How does Wennberg compare to others with similar numbers?
According to hockey-reference.com there are four active players who have comparable underlying and scoring numbers to Alex Wennberg through this point in their respective careers: Max Domi, Teuvo Teravainen, Dylan Larkin, and Jonathan Drouin. Let’s look at how Wennberg compares to each individually.
Max Domi, traded to the Montreal Canadiens from the Arizona Coyotes last summer, has been playing second line center for the surprising Habs this season.
Domi, in 53 games played this season, posted 17-30-47 with a 51% CF%. Critically, Domi has done this in just 51.2% offensive zone starts, similar numbers to what Wennberg is getting this season. Just nine of his points have come on the power play this year, compared to Wennberg’s four. For the first time in his career, Domi has a CF% over 50, and has a positive goal differential. Domi’s numbers are trending positively over the course of his career, and he is currently in the midst of his best season yet. Domi, playing with Tomas Tatar and Paul Byron, has not played with demonstrably better linemates than Wennberg, but has managed to far outpace the Blue Jackets’ center.
Teuvo Teravainen, recently extended for five years by the Carolina Hurricanes, has played center in the past and is currently on the right wing for the team.
Teravainen is on pace for his best season of his career, looking to eclipse the 53 points he registered in the 2016-17 season. Teravainen is receiving slightly more favorable zone starts than Alex Wennberg is, with 56-44 split. He has also posted a positive goal differential at even strength this season. However, he is not being asked to play center right now for the Hurricanes.
Dylan Larkin, former All Star for the Detroit Red Wings, is also on pace for his career best season. Playing 22 minutes per game (far outstripping Wennberg’s minutes, which have steadily declined since the 2016-17 season), Larkin is on pace for 77 points this season.
Larkin, recieving a shade more offensive zone starts than Wennberg, is on pace to nearly double his scoring output for the season. Like Wennberg, Larkin has a negative goal differential for the season. Larkin, carrying the offensive load for a struggling Red Wings team, has been a bright spot in a dark season.
Jonathan Drouin was traded from the Tampa Bay Lightning to the Montreal Canadiens for Mikhail Sergachev before the 2017-18 season. Drouin was asked to be the number one center for the Canadiens, and it did not work out well. This season, he has been moved to the left wing alongside Phillip Danault.

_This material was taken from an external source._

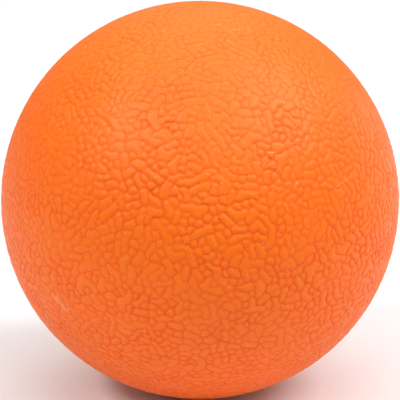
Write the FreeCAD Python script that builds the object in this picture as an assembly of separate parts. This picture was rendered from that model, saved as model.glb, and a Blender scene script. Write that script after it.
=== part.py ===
"""Massage ball: a dense round core in a moulded rubber cover of two cemented half cups.

Units are millimetres. The origin is the ball's centre and +Z is up. The two half cups part at the
XZ plane: the front one lies on the -Y side and the rear one on the +Y side. Every piece but the
core is a profile turned about the Y axis, which is the axis that the mould opens along.
"""
import FreeCAD, Part
import os

# Driving dimensions
BALL_DIAMETER = 63.0
COVER_WALL = 10.0   # rubber of a half cup, from its bore to the outside
CEMENT_FILM = 0.2   # cement between the core and the bores of the half cups
CEMENT_WEB = 0.2    # cement between the two rims, across the parting plane

# Worked out from them
BALL_RADIUS = BALL_DIAMETER / 2
BORE_RADIUS = BALL_RADIUS - COVER_WALL
CORE_RADIUS = BORE_RADIUS - CEMENT_FILM
RIM_OFFSET = CEMENT_WEB / 2   # from the parting plane to each rim

PARTS_FOLDER = "parts"
CENTRE = FreeCAD.Vector(0, 0, 0)
MOULD_AXIS = FreeCAD.Vector(0, 1, 0)
FULL_TURN = 360


def on_circle(radius, height):
    """The point of a circle about the origin, in the XY half plane with +X, at this height in Y."""
    return FreeCAD.Vector((radius**2 - height**2) ** 0.5, height, 0)


def arc(radius, start_height, end_height):
    """An arc about the origin between two heights, by way of the one halfway."""
    middle = on_circle(radius, (start_height + end_height) / 2)
    start = on_circle(radius, start_height)
    end = on_circle(radius, end_height)
    return Part.Arc(start, middle, end).toShape()


def line(start, end):
    return Part.makeLine(start, end)


def turned(edges):
    """The solid that a closed profile makes when it is turned about the mould's axis."""
    profile = Part.Face(Part.Wire(edges))
    return profile.revolve(CENTRE, MOULD_AXIS, FULL_TURN)


def make_core():
    """The inner ball, one dense piece with no hollow."""
    return Part.makeSphere(CORE_RADIUS)


def make_cover_half(side):
    """One half cup of the cover: side is -1 for the front one and +1 for the rear one."""
    rim = side * RIM_OFFSET
    outer_pole = side * BALL_RADIUS
    bore_pole = side * BORE_RADIUS
    return turned([
        arc(BALL_RADIUS, rim, outer_pole),
        line(on_circle(BALL_RADIUS, outer_pole), on_circle(BORE_RADIUS, bore_pole)),
        arc(BORE_RADIUS, bore_pole, rim),
        line(on_circle(BORE_RADIUS, rim), on_circle(BALL_RADIUS, rim)),
    ])


def make_bond_cement():
    """The cement: a film all round the core, and a flat web between the rims out to the surface."""
    film_bottom = on_circle(BORE_RADIUS, -BORE_RADIUS)
    film_top = on_circle(BORE_RADIUS, BORE_RADIUS)
    core_bottom = on_circle(CORE_RADIUS, -CORE_RADIUS)
    core_top = on_circle(CORE_RADIUS, CORE_RADIUS)
    return turned([
        arc(BORE_RADIUS, -BORE_RADIUS, -RIM_OFFSET),
        line(on_circle(BORE_RADIUS, -RIM_OFFSET), on_circle(BALL_RADIUS, -RIM_OFFSET)),
        arc(BALL_RADIUS, -RIM_OFFSET, RIM_OFFSET),
        line(on_circle(BALL_RADIUS, RIM_OFFSET), on_circle(BORE_RADIUS, RIM_OFFSET)),
        arc(BORE_RADIUS, RIM_OFFSET, BORE_RADIUS),
        line(film_top, core_top),
        arc(CORE_RADIUS, CORE_RADIUS, -CORE_RADIUS),
        line(core_bottom, film_bottom),
    ])


def main():
    os.makedirs(PARTS_FOLDER, exist_ok=True)
    pieces = {
        "core": make_core(),
        "bond_cement": make_bond_cement(),
        "front_cover_half": make_cover_half(-1),
        "rear_cover_half": make_cover_half(+1),
    }
    for node, solid in pieces.items():
        solid.exportStep(os.path.join(PARTS_FOLDER, node + ".step"))
        print(f"{node}: valid {solid.isValid()}, {len(solid.Solids)} solid, {solid.Volume:.0f} mm3")


main()
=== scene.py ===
"""Looks of the massage ball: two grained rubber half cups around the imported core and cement.

Lengths are in metres. The frame is the CAD's: origin at the ball's centre, +Z up, and the cups
part at the XZ plane, so the mould's axis is Y and the front cup lies on the -Y side.
"""
import math

import bpy
import numpy as np
from mathutils import Matrix, Vector, kdtree


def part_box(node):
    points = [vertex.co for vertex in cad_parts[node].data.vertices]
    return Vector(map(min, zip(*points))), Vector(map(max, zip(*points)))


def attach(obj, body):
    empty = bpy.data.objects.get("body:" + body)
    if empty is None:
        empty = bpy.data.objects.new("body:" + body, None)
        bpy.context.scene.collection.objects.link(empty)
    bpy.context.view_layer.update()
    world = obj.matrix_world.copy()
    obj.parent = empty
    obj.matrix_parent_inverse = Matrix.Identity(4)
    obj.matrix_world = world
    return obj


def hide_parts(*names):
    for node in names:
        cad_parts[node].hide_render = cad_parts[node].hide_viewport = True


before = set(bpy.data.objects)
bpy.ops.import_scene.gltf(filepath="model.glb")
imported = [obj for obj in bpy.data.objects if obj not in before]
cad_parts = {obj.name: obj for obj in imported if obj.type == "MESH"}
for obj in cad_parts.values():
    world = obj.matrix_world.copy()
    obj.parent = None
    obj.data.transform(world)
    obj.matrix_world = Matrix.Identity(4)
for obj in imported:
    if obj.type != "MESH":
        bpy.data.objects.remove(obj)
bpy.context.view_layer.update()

MM = 0.001

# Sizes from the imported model
FRONT_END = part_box("front_cover_half")[1]    # the front cup's greatest X, Y and Z
BALL_RADIUS = FRONT_END[2]
RIM_OFFSET = -FRONT_END[1]                   # from the parting plane to each rim
BORE_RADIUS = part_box("bond_cement")[1][1]    # the cement's film fills the bore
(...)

Drouin, moved to the wing, is on pace for his best statistical season of his career with similar underlying numbers to Wennberg. Drouin has a -1 goal differential on the season at even strength, but also has a greater than 50% CF% with a 51-49 offensive/defensive zone start split.
What can fans take away from these numbers?
Every player listed as a comparable to Alex Wennberg is having a career year this year, except for Wennberg. Two players were traded for a change of scenery. Domi has excelled as the second line center for a surprise contender. On that same roster, Jonathan Drouin failed at center and was moved to the right wing, where his talents have been better utilized. Dylan Larkin is developing into a franchise center for the Red Wings, while Teuvo Teravainen was extended to play on the wing in Carolina.
The Blue Jackets may have to make an unconventional move to try to get more out of Wennberg - is it time to try playing him on the wing?
Where do the Blue Jackets go from here?
Alex Wennberg has not continued to develop into the second line center the team desperately needs him to be, to the frustration of the coaching staff.
John Tortorella has had it with his poor center ice play. Would not entertain any questions about the position without cutting it off and saying, “I’ve got one center playing.” Obviously, a reference to Pierre-Luc Dubois. #CBJ— Tom Reed (@treed1919) January 31, 2019
Wennberg has played with nearly every player on the roster this season in attempt to get the struggling center going, and he continues to struggle in the offensive zone. The time might come sooner rather than later to move Wennberg to the wing where he can focus more on getting his offensive game going and not overthink making the right play. The move worked out for Jonathan Drouin in Montreal - could it do the same for Wennberg?
If not, could Alex Wennberg be come a trade piece for the Columbus Blue Jackets? There have been rumors that the Jackets are interested in trading for Matt Duchene, Derick Brassard, and others. With the ongoing drama surrounding Sergei Bobrovsky and Artemi Panarin, expect this to be a busy time for Jarmo Kekalainen as he looks to shape the team for the future. Players like Dubois, Zach Werenski, Seth Jones, and Cam Atkinson are safe here. Anyone else could be on the board as the team prepares to enter the next era of Blue Jackets hockey. Alex Wennberg could, as part of the right deal and for the right price, be available.
There are no easy answers with Wennberg. For a player of his age to have fallen into a slump is almost unheard of, begging the question of if he is suffering lingering effects from injuries, including his concussion at the hands of Tom Wilson in last year’s first round playoff series against the Washington Capitals.
GM Jarmo Kekalainen and head coach John Tortorella have hard choices ahead of them surrounding Wennberg - how and where best to utilize him in the lineup, with what players can he be successful, or should he be moved at a low value for another piece?
In the meantime, the team and fans wait for Wennberg to rediscover his game.